Any cupcake recipe can be made using ice-cream cones instead of cupcake papers, but you are best off using a recipe you have already made before or one that tells you how much the recipe rises. This is because you need to know how far to fill the cone. If you over fill, the cake mix will rise up too far and flow over the edge of the cone, ruining the effect of your ice-cream cone cupcakes. The baking times using cones will be pretty much the same as it would baking your recipe in cupcake papers, but you should check the cakes a few minutes earlier just to be sure. 

Tuesday, January 3, 2012

Chocolate and Chambord Gelato

I've got a section of shelf in my pantry now dedicated to remnants of products that I want to use up so I can declutter my cupboards and get rid of the half packets and nearly empty bottles.

From this shelf this morning I grabbed a half block of chocolate and a nearly empty bottle of Chambord and turned it into a gelato, reducing the amount of milk from a chocolate gelato recipe and making up the volume with the Chambord.

Chocolate and Chambord Gelato
  • 1 ½ cups milk
  • ½ cup sugar
  • ¼ cup cocoa powder
  • Pinch of salt
  • 2 egg yolks
  • 100 grams dark chocolate
  • 1 ½ cups of cream
  • ½ cup of Chambord (Black Raspberry Liqueur)

  1. Heat the milk, cocoa, sugar and salt in a saucepan over a medium heat, stirring constantly to blend in the cocoa and dissolve the sugar. You want the milk hot but not to boil.
  2. Take the milk off the heat. While stirring the milk mix, add in the eggs and mix in quickly. The milk heat will cook the yolk and you want it all mixed in as quickly as possible.
  3. Add the chocolate to the mix and mix in as it melts.
  4. Leave the chocolate custard mix to cool to room temperature. Avoid the temptation to put the mix in the fridge to cool as if the chocolate cools too quickly you will get grainy icecream.
  5. When the chocolate mix is cooled, whip the cream in a separate bowl till it forms soft peaks.
  6. Add the Chambord to the cream and fold through.
  7. Fold the cream mix through the cooled chocolate mix.
  8. Transfer to a freezer container and freeze, or if you have an ice cream maker, follow it’s instructions.

This ice-cream freezes soft and is very rich and chocolately with the flavour from the Chambord coming through nicely. If you want a stronger liqueur flavour in the ice-cream you could add an extra 1/4 cup of Chambord to the mix. Any more than that however and you will risk the ice-cream not freezing.

Rich lemon ice cream (or what to do with yolks left over from pavlova)

When Victoria is in the middle of one of our hottest starts to a year on record, could I really have made anything other than ice-cream for my first post of 2012?

This is an incredibly rich ice-cream recipe that my mother has been making for years, initially as way of using up egg yolks left over from one of the giant 8 egg pavlovas she would make for family barbeques. Later on this ice-cream was the most requested dessert dish from visiting friends and family, so the pavlovas ended up being made as a way of using up leftover egg whites.

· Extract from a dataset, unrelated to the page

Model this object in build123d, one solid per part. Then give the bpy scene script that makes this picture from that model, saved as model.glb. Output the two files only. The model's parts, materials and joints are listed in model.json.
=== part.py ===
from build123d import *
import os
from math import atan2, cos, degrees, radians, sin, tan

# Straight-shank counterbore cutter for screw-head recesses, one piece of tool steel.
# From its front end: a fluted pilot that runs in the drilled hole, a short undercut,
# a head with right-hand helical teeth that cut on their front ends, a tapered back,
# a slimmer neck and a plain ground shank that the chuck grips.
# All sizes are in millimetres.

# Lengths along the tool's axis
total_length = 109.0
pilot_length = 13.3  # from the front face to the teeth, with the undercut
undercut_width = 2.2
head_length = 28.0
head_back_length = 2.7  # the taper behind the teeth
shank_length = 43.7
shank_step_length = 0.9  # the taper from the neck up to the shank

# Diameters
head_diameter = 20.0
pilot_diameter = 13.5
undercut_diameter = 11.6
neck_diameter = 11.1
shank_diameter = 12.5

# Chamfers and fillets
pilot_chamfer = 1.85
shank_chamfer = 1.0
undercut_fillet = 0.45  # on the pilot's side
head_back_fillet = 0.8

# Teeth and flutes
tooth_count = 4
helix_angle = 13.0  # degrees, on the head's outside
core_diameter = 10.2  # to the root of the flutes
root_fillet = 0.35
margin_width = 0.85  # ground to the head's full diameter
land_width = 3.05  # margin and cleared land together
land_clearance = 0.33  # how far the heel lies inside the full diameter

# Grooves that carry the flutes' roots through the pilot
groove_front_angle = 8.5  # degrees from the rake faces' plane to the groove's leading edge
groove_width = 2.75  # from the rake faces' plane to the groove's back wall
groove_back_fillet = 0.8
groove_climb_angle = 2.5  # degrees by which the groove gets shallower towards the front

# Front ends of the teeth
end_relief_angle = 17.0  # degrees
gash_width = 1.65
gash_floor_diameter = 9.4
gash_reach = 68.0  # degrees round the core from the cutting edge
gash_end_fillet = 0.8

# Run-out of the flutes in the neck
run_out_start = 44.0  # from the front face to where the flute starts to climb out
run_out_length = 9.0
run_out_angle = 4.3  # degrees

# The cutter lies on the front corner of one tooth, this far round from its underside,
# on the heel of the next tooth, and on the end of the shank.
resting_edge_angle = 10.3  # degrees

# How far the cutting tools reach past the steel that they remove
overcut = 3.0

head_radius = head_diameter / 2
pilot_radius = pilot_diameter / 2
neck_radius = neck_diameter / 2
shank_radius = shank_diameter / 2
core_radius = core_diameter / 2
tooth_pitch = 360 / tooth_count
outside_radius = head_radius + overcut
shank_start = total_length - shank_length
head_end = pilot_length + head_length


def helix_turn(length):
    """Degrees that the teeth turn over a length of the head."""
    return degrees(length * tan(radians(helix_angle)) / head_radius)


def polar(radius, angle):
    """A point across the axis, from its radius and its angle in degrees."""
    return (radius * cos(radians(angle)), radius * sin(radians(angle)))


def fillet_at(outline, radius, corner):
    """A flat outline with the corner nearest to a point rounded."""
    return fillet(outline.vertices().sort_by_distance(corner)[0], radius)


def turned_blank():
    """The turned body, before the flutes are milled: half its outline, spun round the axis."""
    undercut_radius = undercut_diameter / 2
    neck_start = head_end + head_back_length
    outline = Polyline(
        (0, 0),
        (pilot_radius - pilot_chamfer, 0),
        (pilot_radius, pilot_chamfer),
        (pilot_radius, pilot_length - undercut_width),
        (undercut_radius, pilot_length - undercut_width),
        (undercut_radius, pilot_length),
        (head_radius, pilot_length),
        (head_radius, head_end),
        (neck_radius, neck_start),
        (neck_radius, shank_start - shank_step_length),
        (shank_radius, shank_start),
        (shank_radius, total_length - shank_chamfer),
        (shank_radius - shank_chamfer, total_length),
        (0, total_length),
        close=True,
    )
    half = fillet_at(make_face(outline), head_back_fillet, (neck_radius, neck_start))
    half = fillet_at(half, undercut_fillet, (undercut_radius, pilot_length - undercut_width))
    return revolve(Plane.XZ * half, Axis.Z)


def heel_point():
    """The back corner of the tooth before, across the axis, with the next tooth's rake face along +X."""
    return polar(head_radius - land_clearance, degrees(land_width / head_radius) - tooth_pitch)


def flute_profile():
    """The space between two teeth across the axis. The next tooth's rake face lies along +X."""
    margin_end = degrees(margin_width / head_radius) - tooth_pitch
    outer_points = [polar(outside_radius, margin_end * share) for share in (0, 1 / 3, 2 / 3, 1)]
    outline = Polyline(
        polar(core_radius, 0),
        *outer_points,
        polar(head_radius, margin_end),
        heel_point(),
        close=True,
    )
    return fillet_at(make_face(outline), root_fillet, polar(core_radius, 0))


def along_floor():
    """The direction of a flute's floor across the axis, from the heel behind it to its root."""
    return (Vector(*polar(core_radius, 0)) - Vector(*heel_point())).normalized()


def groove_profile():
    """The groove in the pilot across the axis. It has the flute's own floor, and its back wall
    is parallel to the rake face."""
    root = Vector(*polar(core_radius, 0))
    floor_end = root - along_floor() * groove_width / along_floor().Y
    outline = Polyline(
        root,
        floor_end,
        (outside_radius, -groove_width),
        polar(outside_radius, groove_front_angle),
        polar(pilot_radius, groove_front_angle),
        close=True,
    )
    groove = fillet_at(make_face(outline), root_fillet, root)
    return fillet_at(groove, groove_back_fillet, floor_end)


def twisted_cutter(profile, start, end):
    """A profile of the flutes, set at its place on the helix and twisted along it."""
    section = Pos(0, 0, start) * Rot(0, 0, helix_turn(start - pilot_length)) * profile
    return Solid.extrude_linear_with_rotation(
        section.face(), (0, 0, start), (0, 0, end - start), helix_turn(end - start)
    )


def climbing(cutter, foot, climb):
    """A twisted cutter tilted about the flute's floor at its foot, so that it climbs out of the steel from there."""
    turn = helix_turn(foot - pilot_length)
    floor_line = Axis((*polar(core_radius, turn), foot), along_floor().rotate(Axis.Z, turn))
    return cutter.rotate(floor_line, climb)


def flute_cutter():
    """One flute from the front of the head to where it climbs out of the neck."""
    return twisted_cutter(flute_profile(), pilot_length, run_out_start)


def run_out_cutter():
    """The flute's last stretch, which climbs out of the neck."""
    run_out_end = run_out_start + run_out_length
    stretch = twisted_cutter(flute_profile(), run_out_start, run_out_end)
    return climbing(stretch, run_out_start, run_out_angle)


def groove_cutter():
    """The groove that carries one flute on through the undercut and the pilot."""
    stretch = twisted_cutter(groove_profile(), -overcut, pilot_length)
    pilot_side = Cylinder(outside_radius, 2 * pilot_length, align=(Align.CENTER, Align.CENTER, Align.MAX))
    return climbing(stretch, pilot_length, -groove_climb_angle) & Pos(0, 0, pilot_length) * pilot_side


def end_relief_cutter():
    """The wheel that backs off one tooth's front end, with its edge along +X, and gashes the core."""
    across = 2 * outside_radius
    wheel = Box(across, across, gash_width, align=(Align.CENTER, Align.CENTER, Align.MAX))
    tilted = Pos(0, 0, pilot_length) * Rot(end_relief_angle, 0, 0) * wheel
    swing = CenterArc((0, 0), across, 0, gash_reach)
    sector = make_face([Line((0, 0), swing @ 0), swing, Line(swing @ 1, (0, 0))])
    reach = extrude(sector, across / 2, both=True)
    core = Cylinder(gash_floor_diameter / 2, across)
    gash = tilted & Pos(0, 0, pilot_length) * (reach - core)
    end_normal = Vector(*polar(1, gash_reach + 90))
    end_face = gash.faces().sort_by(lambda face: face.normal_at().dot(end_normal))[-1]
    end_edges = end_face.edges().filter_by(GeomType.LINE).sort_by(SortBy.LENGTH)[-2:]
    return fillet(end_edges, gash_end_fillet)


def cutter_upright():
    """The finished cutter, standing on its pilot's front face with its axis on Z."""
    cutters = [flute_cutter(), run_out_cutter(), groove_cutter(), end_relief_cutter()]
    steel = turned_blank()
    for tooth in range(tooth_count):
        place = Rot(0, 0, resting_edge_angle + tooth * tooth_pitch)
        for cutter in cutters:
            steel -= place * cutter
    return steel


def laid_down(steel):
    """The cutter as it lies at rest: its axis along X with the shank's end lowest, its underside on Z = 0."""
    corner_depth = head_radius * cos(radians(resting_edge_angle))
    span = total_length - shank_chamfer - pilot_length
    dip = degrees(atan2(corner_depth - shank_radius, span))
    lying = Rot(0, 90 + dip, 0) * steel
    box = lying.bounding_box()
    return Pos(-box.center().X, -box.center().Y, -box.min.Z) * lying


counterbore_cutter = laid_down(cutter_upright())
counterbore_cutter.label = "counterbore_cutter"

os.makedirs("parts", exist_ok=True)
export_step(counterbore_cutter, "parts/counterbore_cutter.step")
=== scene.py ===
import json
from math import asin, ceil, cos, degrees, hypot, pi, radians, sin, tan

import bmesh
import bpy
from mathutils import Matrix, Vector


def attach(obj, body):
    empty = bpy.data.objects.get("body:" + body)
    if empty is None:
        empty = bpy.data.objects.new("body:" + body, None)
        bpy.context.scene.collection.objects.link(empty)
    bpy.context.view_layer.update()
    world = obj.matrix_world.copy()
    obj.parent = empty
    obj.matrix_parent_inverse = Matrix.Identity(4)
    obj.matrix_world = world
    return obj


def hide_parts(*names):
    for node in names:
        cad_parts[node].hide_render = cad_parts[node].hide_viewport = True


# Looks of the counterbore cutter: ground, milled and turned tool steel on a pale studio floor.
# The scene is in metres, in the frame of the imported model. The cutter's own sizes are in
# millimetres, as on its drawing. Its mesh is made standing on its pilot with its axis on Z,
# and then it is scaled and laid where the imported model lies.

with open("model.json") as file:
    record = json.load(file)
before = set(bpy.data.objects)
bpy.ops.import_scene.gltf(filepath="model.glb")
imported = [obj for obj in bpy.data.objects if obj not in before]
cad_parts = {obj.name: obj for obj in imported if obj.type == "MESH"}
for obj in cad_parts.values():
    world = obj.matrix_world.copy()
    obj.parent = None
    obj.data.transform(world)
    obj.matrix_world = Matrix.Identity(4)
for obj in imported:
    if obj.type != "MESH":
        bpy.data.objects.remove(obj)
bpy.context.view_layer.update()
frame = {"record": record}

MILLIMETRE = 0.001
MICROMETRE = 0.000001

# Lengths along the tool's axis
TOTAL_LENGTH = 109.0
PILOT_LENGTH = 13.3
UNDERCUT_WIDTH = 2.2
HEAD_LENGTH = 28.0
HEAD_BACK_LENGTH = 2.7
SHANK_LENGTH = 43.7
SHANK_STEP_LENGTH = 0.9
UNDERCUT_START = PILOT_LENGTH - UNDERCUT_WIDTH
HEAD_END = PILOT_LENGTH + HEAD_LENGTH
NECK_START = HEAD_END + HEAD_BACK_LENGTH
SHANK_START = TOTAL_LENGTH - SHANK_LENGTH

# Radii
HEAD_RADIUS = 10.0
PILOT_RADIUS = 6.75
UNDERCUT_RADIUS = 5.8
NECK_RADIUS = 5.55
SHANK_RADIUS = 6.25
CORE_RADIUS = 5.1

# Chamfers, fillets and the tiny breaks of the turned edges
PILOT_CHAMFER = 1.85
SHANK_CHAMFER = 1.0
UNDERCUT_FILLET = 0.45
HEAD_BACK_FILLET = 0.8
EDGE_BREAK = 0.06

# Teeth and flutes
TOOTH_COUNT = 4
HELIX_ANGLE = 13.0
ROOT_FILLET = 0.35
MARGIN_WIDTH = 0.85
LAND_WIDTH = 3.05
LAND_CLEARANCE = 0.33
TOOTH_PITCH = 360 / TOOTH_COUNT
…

The recipe comes from one of the books in mum’s collection of oddly specific cookbooks – Woman’s Day All Colour Book of Cooking for Your Freezer, published in 1978. Some of the other gems in this recipe book include frozen sardine and tomato sauce sandwiches, some kind of nasty looking grey lump thing wrapped in incredibly shiny bacon and "tacky gingerbread". I found a total of 2 vegetarian dishes through the whole book, each involving cabbage and jam...

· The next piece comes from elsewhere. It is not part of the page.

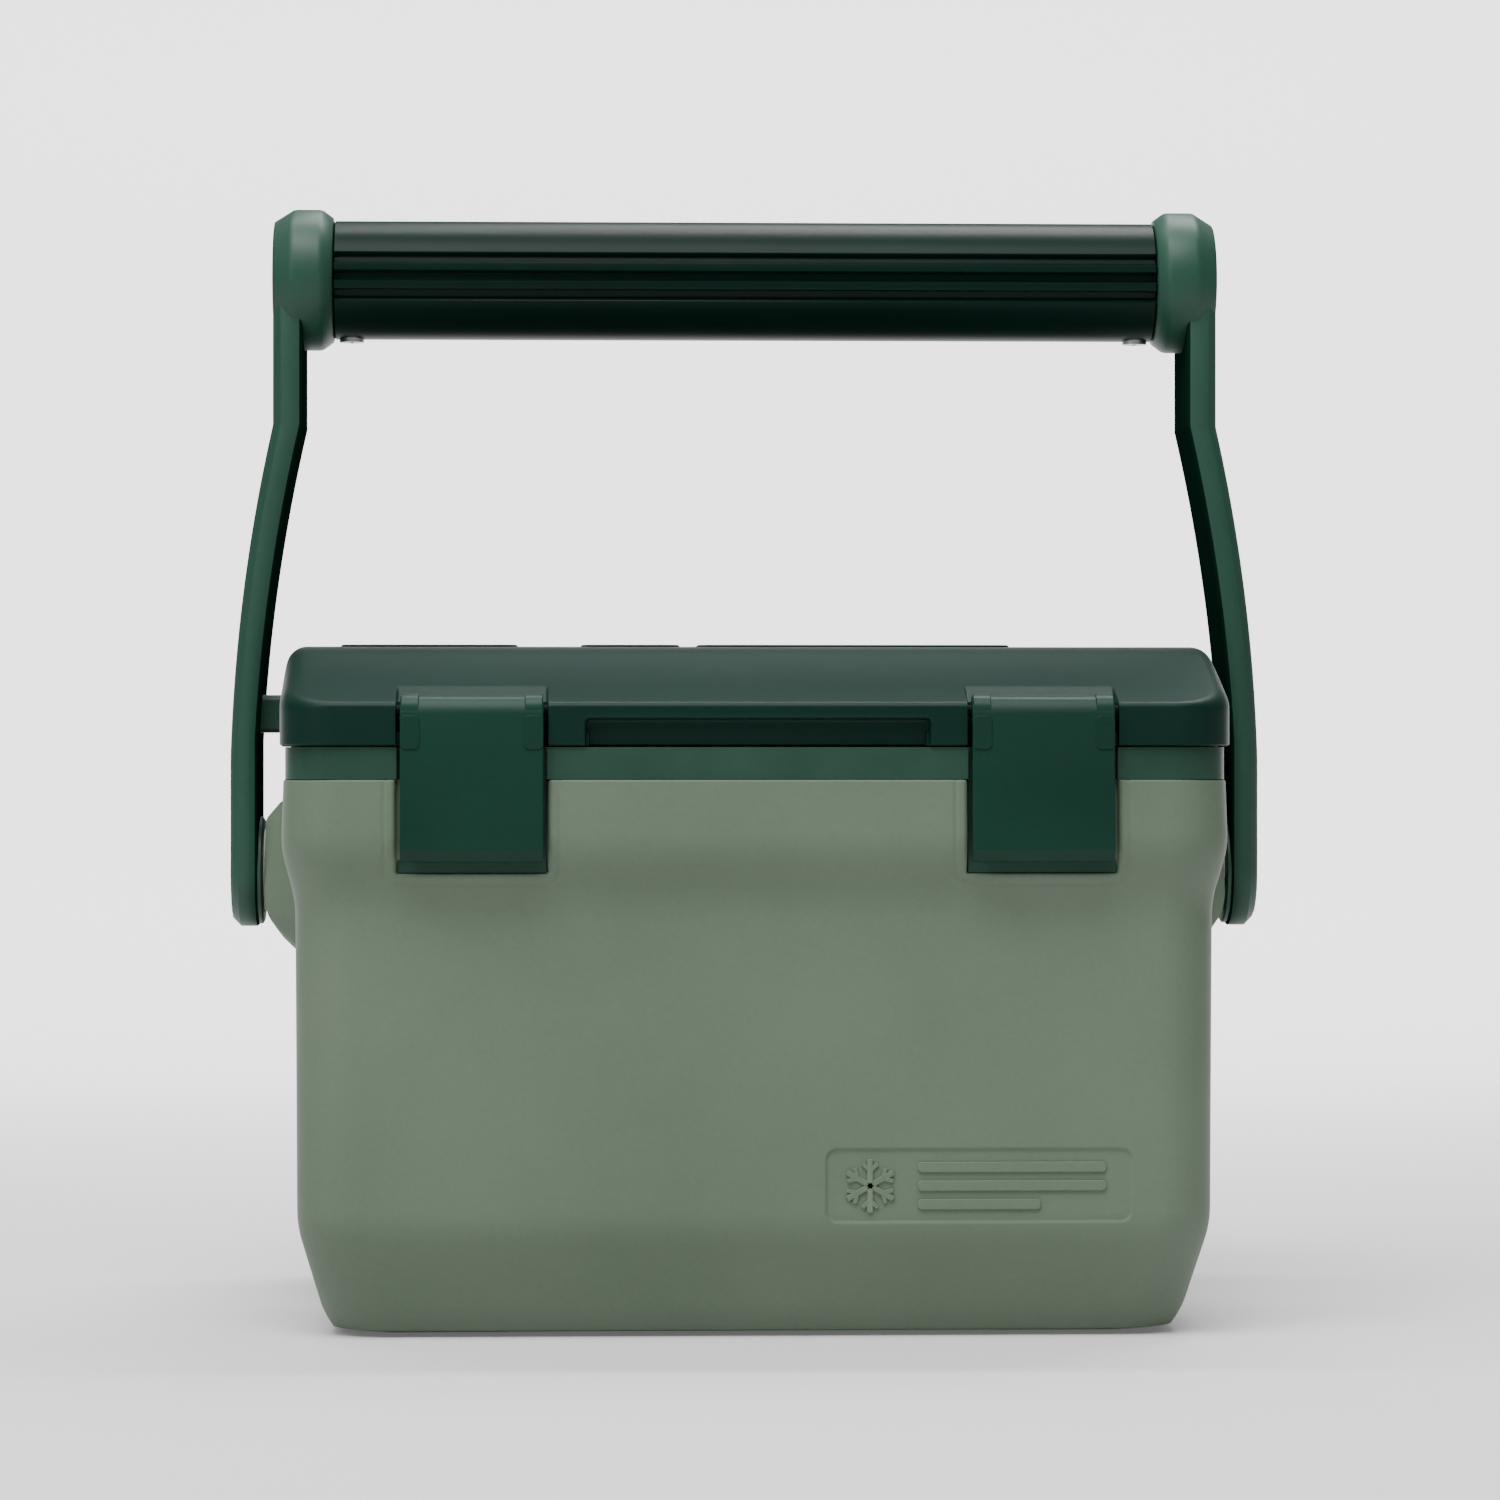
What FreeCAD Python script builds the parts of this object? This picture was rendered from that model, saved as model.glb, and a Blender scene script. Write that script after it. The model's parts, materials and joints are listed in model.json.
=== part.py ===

I'd like to tell you what that yellow frozen cake covered in either grapes or olives is meant to be, but the cake only exists on the cover, no recipe in the book seems to match up...

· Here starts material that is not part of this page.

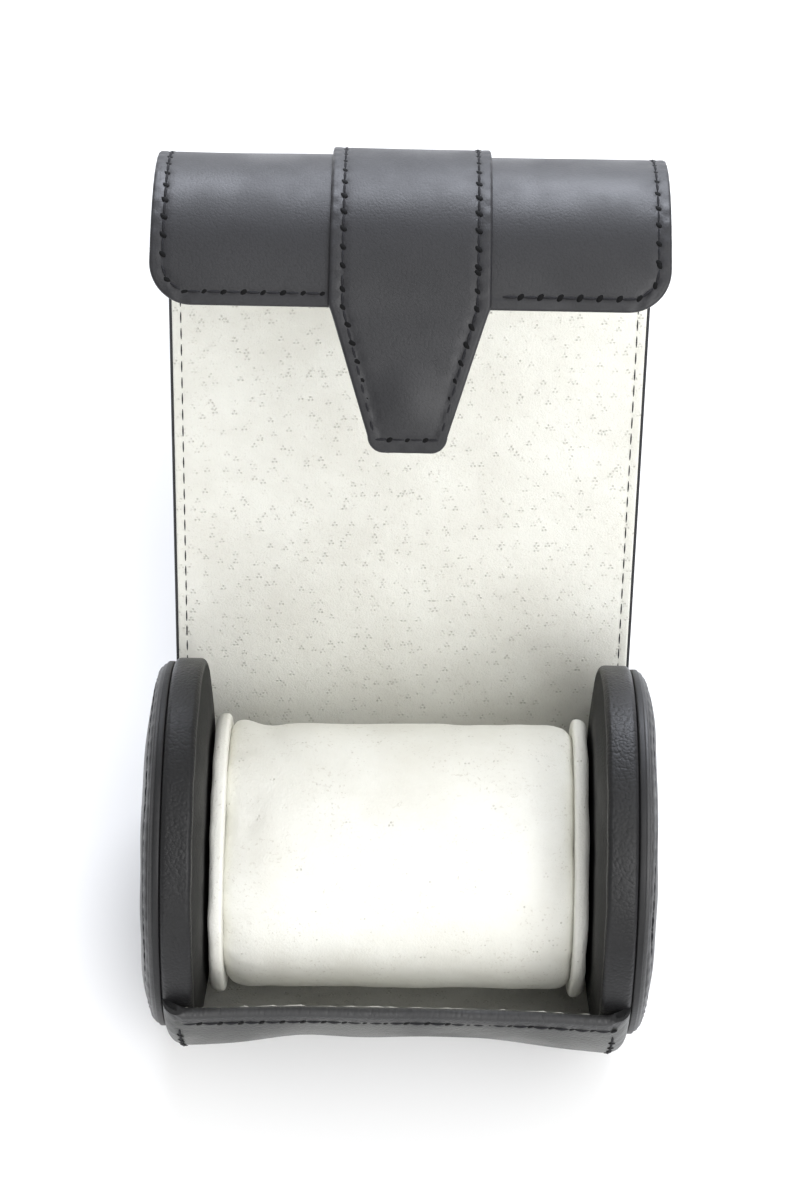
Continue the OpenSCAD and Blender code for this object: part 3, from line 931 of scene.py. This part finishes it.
# %% Wall board and lining
BOARD_OUT, BOARD_IN, LINING_TOP, LINING_FACE = -1.3, -2.3, -2.42, -3.22
x, s = np.broadcast_arrays(np.linspace(-44.0, 44.0, 60), rows(2.2, WALL_JOIN - 3.0, 1.0)[:, None])
drawn = waist(x, s) + side_turn(x, s)
board = slab("wall_board", place(wall_trail, x, s, BOARD_OUT - drawn),
             place(wall_trail, x, s, BOARD_IN - drawn), stack(x, s))
finish_piece(board, grey_board, "stiff_board", "body_board", body="case_body")

x = mirrored(np.linspace(37.5, 43.5, 13), 69)
steps = np.concatenate([[0, 0.12, 0.3, 0.6, 1.0, 1.6, 2.4], rows(3.4, WALL_JOIN, 0.9)])
x, steps = np.broadcast_arrays(x, steps[:, None])
ragged = 1.4 + 0.3 * hills(x, 0 * x, 5.5, 21) + 0.3 * hills(x, 0 * x, 1.7, 22)
s = np.where(steps < 3, ragged + steps * (3.4 - ragged) / 3.4, steps)
rounding = fall(steps, 0.3)
top = LINING_TOP - waist(x, s) - rounding * 0.6
low = (LINING_FACE - waist(x, s) - 0.12 * hills(x, s, 16, 23) + rounding
       + 0.42 * (1 - ramp(steps, 0.2, 3.0)))
lining = slab("wall_suede", place(wall_trail, x, s, top), place(wall_trail, x, s, low),
              stack(x, s - LAY_ZERO))
finish_piece(lining, lining_suede, "lining_suede", "body_lining", body="case_body")
print("wall board and lining:", len(board.data.polygons), len(lining.data.polygons), "faces")

# %% [markdown]
# A flat magnet lies in the wall, between leather and board, where the closed tongue's magnet
# comes to rest. It is a disc whose rings are turned to the wall's slope at that place.

# %% Wall magnet
MAGNET_AT, MAGNET_R, MAGNET_T = 218.0, 5.0, 0.8
s_magnet = math.radians(MAGNET_AT - LIP) * WALL_R
depth = float(waist(0.0, s_magnet)) + LEATHER + 0.36
my, mz, mh = (float(v) for v in wall_trail.at(s_magnet, -depth - MAGNET_T / 2))
a = np.arange(48) / 48 * 2 * np.pi
radius = np.array([0.3, MAGNET_R - 0.15, MAGNET_R, MAGNET_R, MAGNET_R - 0.15, 0.3])[:, None]
lift = np.array([-0.4, -0.4, -0.28, 0.28, 0.4, 0.4])[:, None]
u, v = radius * np.cos(a), radius * np.sin(a)
rings = stack(v, my + u * math.cos(mh) + lift * math.sin(mh),
              mz + u * math.sin(mh) - lift * math.cos(mh))
finish_piece(swept("hidden_magnet", rings, stack(u, v)), magnet_steel, "magnet_steel",
             "wall_magnet", body="case_body")
print("wall magnet at", round(my, 1), round(mz, 1))


# %% [markdown]
# ## End blocks and panels
# Each end is a round board with a flat foot. Inside, pebbled leather is drawn over its rim, which
# is rounded. Outside, a thin dark edge carries a padded face with a seam round it. All of them are
# one outline drawn in step by step, so a piece is a profile: places along X, each with an inset.

# %% Profiles round the loaf
END_R, EDGE_R, PANEL_R, AROUND = 37.5, 36.8, 36.3, 264


def quarter(centre_x, centre_in, r, a0, a1, n):
    """Points of a round rim in the profile: x and inset on a circle, from a0 to a1 degrees."""
    a = np.radians(np.linspace(a0, a1, n))
    return centre_x + r * np.cos(a), centre_in - r * np.sin(a)


def profile(*parts):
    """Joins parts of a profile, each a pair of x places and insets, into two arrays."""
    return (np.concatenate(values) for values in zip(*parts))


def loaf_piece(name, side, radius, px, pin, first, relief=None, backwards=False):
    """A profile taken round the loaf. Each ring is the outline at the radius, scaled about the
    middle to draw it in. The lay map is unrolled from the middle, by the profile's length."""
    s = np.arange(AROUND) / AROUND * LOAF_LEN
    y, z, _ = loaf_trail.at(s, radius - WALL_R)
    scale = ((radius - pin) / radius)[:, None]
    flat = stack(y * scale, (z - MID_Z) * scale)
    rings = stack(px[:, None], flat[..., 0], MID_Z + flat[..., 1])
    if relief:
        rings[..., 0] += relief(rings[..., 1], rings[..., 2], s[None] * (radius / WALL_R))
    rings[..., 0] *= side
    step = np.hypot(np.diff(px), np.diff(pin))
    run = np.cumsum(np.append(0, step[::-1]))[::-1] if backwards else np.cumsum(np.append(0, step))
    flat = flat / np.maximum(np.linalg.norm(flat, axis=-1, keepdims=True), 1e-6)
    return swept(name, rings, flat * (run + first)[:, None, None])


print("each loaf ring has", AROUND, "points")


# %% End pads and panel edges
PAD_FACE, PAD_HOLLOW, PAD_RIM, PAD_BACK, RIM_R = 38.6, 1.2, 40.9, 44.83, 1.1
EDGE_IN, EDGE_OUT, EDGE_RIM = 45.96, 47.5, 0.4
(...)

The book does have good ice-cream recipes though. Unfortunately the book is a little sketchy on method, so the method I have provided is the way my mum has always made this ice-cream and not how the book tells it.

Rich Lemon Ice Cream.

  • 1 1/4 cups caster sugar
  • 8 egg yolks
  • 1 1/4 cups cream
  • 4 tablespoons lemon juice

  1. Heat oven to 150 degrees.
  2. Line an oven tray with foil and spread the sugar out over the foil.
  3. Place the sugar in the oven to heat the sugar. You will need to check the sugar regularly and shake the pan to ensure the sugar doesn't burn. With my oven it took around 5 minutes till I was happy the sugar was heated through.
  4. Place egg yolks in an electric mixed bowl with the beaters running at low speed.
  5. With the beaters still running, carefully pour the sugar into the mixer while it is still as hot as possible. The sugar is going to cook your yolks for your custard.
  6. Once the sugar is all in the bowl, increase the speed to high and beat till the mix is pale and thick.
  7. In a separate bowl beat the cream till it has thickened and forms soft peaks.
  8. Mix the lemon juice and the egg mix into the cream.
  9. Pour into a 1.25 litre container and freeze (or use an ice-cream maker to freeze if you have one).

This ice-cream is very rich and is best served in small portions or as a compliment to a larger dessert. With so many egg yolks the ice-cream always comes out a beautiful golden yellow colour. The ice-cream freezes very soft, so there is no need to leave it on the bench to soften before serving.

We have also in the past used this ice cream base for different flavours and have found that it is too rich a base for anything other than tart citrus. Orange and lime have worked ok, but lemon has always worked the best.

Hope you had a great new years and a fantastic year in 2012!